Oh my. I could do an entire post just about this! So it follows that if we want “cultural power and influence” and we have a tough time of it we’ll be sore losers? We’re supposed to glory in our losing? Really? He must think we aren’t aware that we live in a fallen world among fallen people in a fallen body. Losing and overcoming, and losing again, and overcoming, and losing again, and overcoming is called life! Personally or culturally.
I wonder if the Apostles and the first generation of disciples cared about how they were “seen” by the Jews and Pagans of Rome. And the gospel calls us to “relinquish positions of public prominence and power”? Really? What kind of doormat theology is this! And he has the gall to compare those Christians, like me, who think our Christianity compels us to a certain political agenda to the liberal Christians of the early 20th century? Really? As you can tell, the old Italian blood gets boiling when I read such calumnies. For you youngsters, that word means insults. And everything about that paragraphs reeks of self-righteousness. He and his ilk think they are above such mundane matters as “the culture war.” I guess as I said above, fighting for truth or justice or righteousness or the honor of God is “misplaced faith.”

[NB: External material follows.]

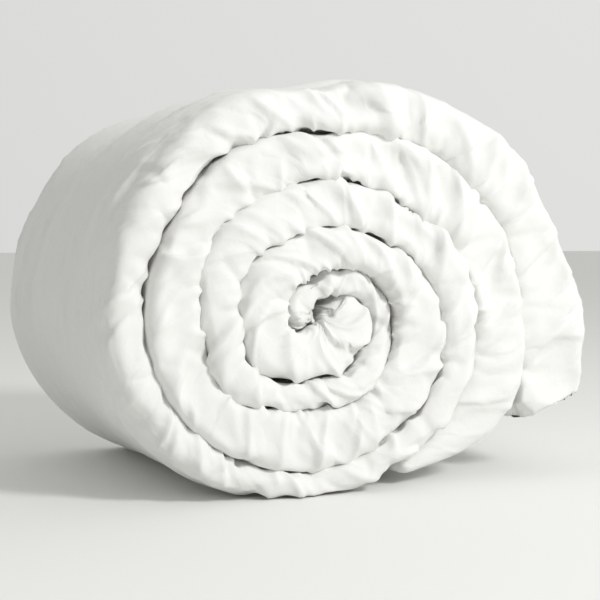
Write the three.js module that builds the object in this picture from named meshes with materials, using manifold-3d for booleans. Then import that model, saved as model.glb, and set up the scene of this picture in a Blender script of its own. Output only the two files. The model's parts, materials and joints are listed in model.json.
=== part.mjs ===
// A double duvet folded lengthwise into a wide strip and rolled up, lying on its side.
// Millimetres. +Z is up, +X is the side where the free end of the duvet hangs, and the roll's
// axis runs along Y, with the front folds at -Y and the single back fold at +Y.
// The origin is on the surface that the roll lies on, under the middle of its box.
import * as THREE from "three";
import { mergeVertices } from "three/addons/utils/BufferGeometryUtils.js";
import Module from "manifold-3d";

const wasm = await Module();
wasm.setup();

// Overall sizes of the roll
const ROLL_LENGTH = 500;      // along the axis: a quarter of the duvet's width
const START_RADIUS = 317;     // of the outermost turn where the winding starts
const PITCH = 113;            // radius lost in one full turn: two folds thick
const OVAL = 10;              // the roll is wider than it is tall
const SAG = 8;                // its weight pulls every turn down by this much
const SETTLE = 8;             // how far the underside is pressed flat
const CORE_RADIUS = 55;       // where the outer fold's inner end stops winding
const HOLLOW_RADIUS = 10;     // small hollow left in the middle of the roll
const CORE_CLOSING = 90;      // degrees over which the inner fold closes in on it
const CORE_FROM = 240;        // degrees before its inner end where the outer fold tightens
const CORE_TO = 120;
const INNER_SHORTER = 45;     // degrees by which the inner fold ends sooner than the outer one
const BACK_SHORTER = 30;      // and the back fold sooner than that

// The folds
const FOLD_THICKNESS = 47;    // outer fold, between neighbours
const WEIGHT_THINNING = 11;   // thinner under the weight, fuller above
const CORE_THICKNESS = 34;    // the outer fold's first turn is wound tight
const TAIL_LOFT = 54;         // how far the loose free end stands away from the roll
const TAIL_SWELL = 57;        // how much thicker it is, with no turn outside it
const TUCK_THICKNESS = 24;    // the inner fold's free end, pressed under the roll
const LEAST_THICKNESS = 20;   // of the inner fold at its inner end
const RIM_ROUNDING = 8;       // rounding of every fold's edge
const END_ROOM = 1.5;         // roundings from an end that are free of other points
const BACK_FOLD_DEPTH = 60;   // how deep the one big fold at the back is

// The make-up of one fold, from the outside in
const COVER_THICKNESS = 2;    // cotton shell
const LINING_THICKNESS = 3;   // the shell's other side, lying double inside the fold
const LINING_SETBACK = 45;    // from the rim of a fold to the lining inside it
const LINING_MARGIN = 14;     // from the end of a fold to the end of its lining
const HEM_WIDTH = 14;         // flat sewn edge across the duvet's free end
const HEM_THICKNESS = 5;
const HEM_SETBACK = 16;       // from the front and back of the roll to the ends of the hem
const CLEARANCE = 0.5;        // between pieces that lie against each other
const FOLD_GAP = 1;           // between one turn and the next
const END_INSET_SHARE = 1.3;  // slanted ends need more than the square ones
const STRAIGHT = 0.01;        // a turn smaller than this many square millimetres is none

// Angles in degrees, anticlockwise from +X seen from the front; one turn is 360
const STEP = 15;
const LIFT_ANGLE = 45;        // the free end bends away from the roll here
const TIP_ANGLE = 15;         // and here again, nearer its end
const TAIL_OUTER_END = -14;   // the free end is cut off nearly level
const TAIL_INNER_END = -28;
const TUCK_END = -60;         // the inner fold's free end, under the roll: a whole number of steps
const TUCK_START = -18;       // where it starts to thin

const clamp = THREE.MathUtils.clamp;
const smoothstep = THREE.MathUtils.smoothstep;
const sine = (deg) => Math.sin(THREE.MathUtils.degToRad(deg));
const cosine = (deg) => Math.cos(THREE.MathUtils.degToRad(deg));

// Outer side of the outer fold: a spiral, made oval, sagging, with a loose free end
function outerRadius(deg) {
  const loose = Math.max(0, (90 - deg) / 90);
  return START_RADIUS - PITCH * deg / 360 + OVAL * cosine(2 * deg) + SAG * sine(deg) + TAIL_LOFT * loose;
}

// Where the outer fold meets the inner fold
function seamRadius(deg) {
  const loose = clamp((90 - deg) / 90, 0, 1);
  const wound = FOLD_THICKNESS + WEIGHT_THINNING * sine(deg);
  const tight = smoothstep(deg, outerFoldEnd - CORE_FROM, outerFoldEnd - CORE_TO);
  const thickness = THREE.MathUtils.lerp(wound, CORE_THICKNESS, tight);
  return outerRadius(deg) - thickness - TAIL_SWELL * loose * loose;
}

const nearestStep = (deg) => STEP * Math.round(deg / STEP);
const outerFoldEnd = nearestStep(360 * (START_RADIUS - CORE_RADIUS) / PITCH);
const centreHeight = outerRadius(270) - SETTLE;

// Inner side of the inner fold: the next turn of the outer fold, then the hollow core
function innerRadius(deg) {
  const lastCovered = outerFoldEnd - 360;
  if (deg <= lastCovered) return outerRadius(deg + 360) + FOLD_GAP;
  const closing = smoothstep(deg, lastCovered, lastCovered + CORE_CLOSING);
  return THREE.MathUtils.lerp(outerRadius(outerFoldEnd) + FOLD_GAP, HOLLOW_RADIUS, closing);
}

// Outer side of the inner fold, thinning to the end that is tucked under the roll
function tuckedRadius(deg) {
  const thinning = smoothstep(-deg, -TUCK_START, -TUCK_END);
  const full = seamRadius(deg) - FOLD_GAP;
  return THREE.MathUtils.lerp(full, innerRadius(deg) + TUCK_THICKNESS, thinning);
}

// The inner fold ends sooner than the outer one, where it is still thick enough for its rims
let innerFoldEnd = outerFoldEnd - INNER_SHORTER;
while (tuckedRadius(innerFoldEnd) - innerRadius(innerFoldEnd) < LEAST_THICKNESS) innerFoldEnd -= STEP;

// The folds, and the parts of the outer fold that bend away, as spans of the winding
const gapAngle = (deg) => THREE.MathUtils.radToDeg(CLEARANCE / outerRadius(deg));
const spans = {
  roll: { outer: outerRadius, inner: seamRadius, outerStart: LIFT_ANGLE, innerStart: LIFT_ANGLE,
    end: outerFoldEnd },
  tuck: { outer: tuckedRadius, inner: innerRadius, outerStart: TUCK_END, innerStart: TUCK_END,
    end: innerFoldEnd },
  tail: { outer: outerRadius, inner: seamRadius, outerStart: TIP_ANGLE, innerStart: TIP_ANGLE,
    end: LIFT_ANGLE - gapAngle(LIFT_ANGLE) },
  tip: { outer: outerRadius, inner: seamRadius, outerStart: TAIL_OUTER_END,
    innerStart: TAIL_INNER_END, end: TIP_ANGLE - gapAngle(TIP_ANGLE) },
};
// The back fold goes round both folds at once
spans.back = { outer: outerRadius, inner: innerRadius, outerStart: LIFT_ANGLE,
  innerStart: LIFT_ANGLE, end: innerFoldEnd - BACK_SHORTER };

// The same radius, or as much of it as there is above the surface that the roll lies on
function grounded(radius, deg, inset) {
  const deepest = centreHeight - inset;
  const depth = -radius * sine(deg);
  return depth > deepest ? radius * deepest / depth : radius;
}

// Clear of other points near an end, so that shapes with different insets keep the same ones
const endRoom = END_ROOM * RIM_ROUNDING + END_INSET_SHARE * (COVER_THICKNESS + CLEARANCE);

// Points of one side of a span, on common angles so that neighbours' facets stay parallel
function sidePoints(radius, start, end, inset, room = endRoom) {
  const endInset = END_INSET_SHARE * Math.abs(inset);
  const from = start + THREE.MathUtils.radToDeg(endInset / radius(start));
  const to = end - THREE.MathUtils.radToDeg(endInset / radius(end));
  const firstKept = start + THREE.MathUtils.radToDeg(room / radius(start));
  const lastKept = end - THREE.MathUtils.radToDeg(room / radius(end));
  const angles = [from];
  for (let deg = STEP * Math.ceil(firstKept / STEP); deg < lastKept; deg += STEP) angles.push(deg);
  angles.push(to);
  return angles.map((deg) => {
    const r = grounded(radius(deg) - inset, deg, Math.abs(inset));
    return new THREE.Vector2(r * cosine(deg), r * sine(deg));
  });
}

// A point between two others on one straight line, such as the pressed underside, is left out
function isCorner(point, index, points) {
  const before = points.at(index - 1);
  const after = points[(index + 1) % points.length];
  const turn = point.clone().sub(before).cross(after.clone().sub(point));
  return Math.abs(turn) > STRAIGHT;
}

function foldShape(span, inset) {
  const outside = sidePoints(span.outer, span.outerStart, span.end, inset, span.room);
  const inside = sidePoints(span.inner, span.innerStart, span.end, -inset, span.room);
  return new THREE.Shape([...outside, ...inside.reverse()].filter(isCorner));
}

// A padded fold with rounded rims, drawn in (x, height) and running from back to front
function foldGeometry(span, inset, back, front) {
  const rounding = RIM_ROUNDING - inset / 2;
  const geometry = new THREE.ExtrudeGeometry(foldShape(span, inset), {
    depth: front - back - 2 * rounding, bevelThickness: rounding,
    bevelSize: rounding, bevelOffset: -rounding, bevelSegments: 1,
  });
  return geometry.translate(0, centreHeight, back + rounding);
}

// A thin sheet along the middle of a fold
function sheetGeometry(span, thickness, margin, back, front) {
  const middle = (deg) => (grounded(span.outer(deg), deg, 0) + span.inner(deg)) / 2;
  const start = span.outerStart + THREE.MathUtils.radToDeg(margin / middle(span.outerStart));
  const sheet = {
    outer: (deg) => middle(deg) + thickness / 2, inner: (deg) => middle(deg) - thickness / 2,
    outerStart: start, innerStart: start,
    end: span.end - THREE.MathUtils.radToDeg(margin / middle(span.end)),
    room: endRoom + LINING_MARGIN - margin,
  };
  const geometry = new THREE.ExtrudeGeometry(foldShape(sheet, 0), {
    depth: front - back, bevelEnabled: false,
  });
  return geometry.translate(0, centreHeight, back);
}

function toSolid(geometry) {
  const bare = geometry.clone();
  bare.deleteAttribute("normal");
  bare.deleteAttribute("uv");
  const merged = mergeVertices(bare, 1e-4);
  return new wasm.Manifold(new wasm.Mesh({
    numProp: 3,
    vertProperties: new Float32Array(merged.attributes.position.array),
    triVerts: new Uint32Array(merged.index.array),
  }));
}

function toGeometry(solid) {
  const mesh = solid.getMesh();
  const geometry = new THREE.BufferGeometry();
  geometry.setAttribute("position", new THREE.BufferAttribute(mesh.vertProperties, 3));
  geometry.setIndex(new THREE.BufferAttribute(mesh.triVerts, 1));
  geometry.computeVertexNormals();
  return geometry;
}

const cut = (whole, hole) => toGeometry(toSolid(whole).subtract(toSolid(hole)));

const FINISHES = {
  cotton: { color: 0xf3f3f1, roughness: 0.9, metalness: 0 },
  wadding: { color: 0xfbfbf8, roughness: 1, metalness: 0 },
  lining: { color: 0xeeeeec, roughness: 0.9, metalness: 0 },
  hem: { color: 0xe9e9e6, roughness: 0.85, metalness: 0 },
};

const duvet = new THREE.Group();
duvet.rotation.x = Math.PI / 2;   // drawn height becomes Z, and the front end faces -Y

function addPiece(name, finish, geometry) {
  const piece = new THREE.Mesh(geometry, new THREE.MeshStandardMaterial(FINISHES[finish]));
  piece.name = name;
  duvet.add(piece);
}

const front = ROLL_LENGTH / 2;
const backOfFolds = -ROLL_LENGTH / 2 + BACK_FOLD_DEPTH;
const beyond = 50;   // cuts run this far past the open end of a shell

// The three pieces of one fold: a cotton shell open at the back, wadding, and the lining
function addFold(name, span, back) {
  const cavityInset = COVER_THICKNESS;
  const fillInset = COVER_THICKNESS + CLEARANCE;
  const shell = foldGeometry(span, 0, back, front);
  const cavity = foldGeometry(span, cavityInset, back - beyond, front - cavityInset);
  addPiece(`${name}_cover`, "cotton", cut(shell, cavity));
  const filling = foldGeometry(span, fillInset, back + CLEARANCE, front - fillInset);
  const slot = sheetGeometry(span, LINING_THICKNESS + 2 * FOLD_GAP, LINING_MARGIN - CLEARANCE,
    back - beyond, front - LINING_SETBACK + CLEARANCE);
  addPiece(`${name}_filling`, "wadding", cut(filling, slot));
  addPiece(`${name}_lining`, "lining",
    sheetGeometry(span, LINING_THICKNESS, LINING_MARGIN, back + CLEARANCE, front - LINING_SETBACK));
}

addFold("outer_fold", spans.roll, backOfFolds);
addFold("inner_fold", spans.tuck, backOfFolds);
addFold("tail", spans.tail, -ROLL_LENGTH / 2);
addFold("tail_tip", spans.tip, -ROLL_LENGTH / 2);

// The big back fold: its shell opens towards the front, over the ends of both folds
const foldBack = -ROLL_LENGTH / 2;
const backShell = foldGeometry(spans.back, 0, foldBack, backOfFolds - FOLD_GAP);
const backCavity = foldGeometry(spans.back, COVER_THICKNESS, foldBack + COVER_THICKNESS,
  backOfFolds + beyond);
addPiece("back_fold_cover", "cotton", cut(backShell, backCavity));
addPiece("back_fold_filling", "wadding", foldGeometry(spans.back,
  COVER_THICKNESS + CLEARANCE, foldBack + COVER_THICKNESS + CLEARANCE,
  backOfFolds - FOLD_GAP - CLEARANCE));

// The sewn edge across the duvet's free end, hanging below the tip
const tipMiddle = (outerRadius(TAIL_OUTER_END) + seamRadius(TAIL_INNER_END)) / 2;
const hemAngle = (TAIL_OUTER_END + TAIL_INNER_END) / 2;
const hem = new THREE.BoxGeometry(HEM_THICKNESS, HEM_WIDTH, ROLL_LENGTH - 2 * HEM_SETBACK);
hem.translate(tipMiddle * cosine(hemAngle),
  centreHeight + tipMiddle * sine(hemAngle) - HEM_WIDTH / 2 - CLEARANCE, 0);
addPiece("tail_hem", "hem", hem);

// The origin goes under the middle of the box, which the loose free end moves off the roll's axis
const extent = new THREE.Box3().setFromObject(duvet);
duvet.position.x = -(extent.min.x + extent.max.x) / 2;

export default duvet;
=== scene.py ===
# %% [markdown]
# # A rolled duvet
# This duvet is one sewn cotton bag with soft filling. It has been folded lengthwise into a strip four
# layers thick, then rolled up and laid on its side. The front end of the roll shows two puffy folds side
# by side, winding inwards together; the far end shows one big fold that goes round both.
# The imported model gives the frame: where the roll lies, and the two lines where its free end can bend.

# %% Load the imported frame
import json
import math

import bpy
import bmesh
import numpy as np
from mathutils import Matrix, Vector


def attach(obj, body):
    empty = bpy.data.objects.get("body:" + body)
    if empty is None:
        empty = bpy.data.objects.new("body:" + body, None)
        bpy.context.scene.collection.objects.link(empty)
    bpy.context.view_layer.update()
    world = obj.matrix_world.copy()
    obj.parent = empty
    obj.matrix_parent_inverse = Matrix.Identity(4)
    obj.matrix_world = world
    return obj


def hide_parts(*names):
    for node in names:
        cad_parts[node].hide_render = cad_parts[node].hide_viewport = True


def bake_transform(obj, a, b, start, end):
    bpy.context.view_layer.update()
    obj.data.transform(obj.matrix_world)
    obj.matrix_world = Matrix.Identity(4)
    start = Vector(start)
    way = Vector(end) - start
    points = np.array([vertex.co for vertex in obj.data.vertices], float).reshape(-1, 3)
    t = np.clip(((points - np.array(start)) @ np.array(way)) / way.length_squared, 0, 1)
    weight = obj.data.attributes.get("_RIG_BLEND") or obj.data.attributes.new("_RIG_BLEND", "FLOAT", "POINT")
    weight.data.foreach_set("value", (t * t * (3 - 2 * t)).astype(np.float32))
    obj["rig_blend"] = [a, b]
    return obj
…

I’ve written here about Tim Keller’s unfortunate creating of a moral equivalence between left and right. I’ve heard this called “third wayism,” as if there is some middle way, a more gospel way, between the radical left and the radical right, as Keller said. In our day, there is no “radical right.” And everyone on the left, including most Democrat politicians, and the entire legacy media, are Marxists, thus by definition “radical.” The “culture wars” were started by the left against the right (conservatives) in the 1960s, and we decided to fight back. Now Christians like the young pastor Poythress want us to roll over and play dead because fighting back is “misplaced faith”? Apparently.
There is much more fodder in the rest of the piece, so I’ll have to do that in another post.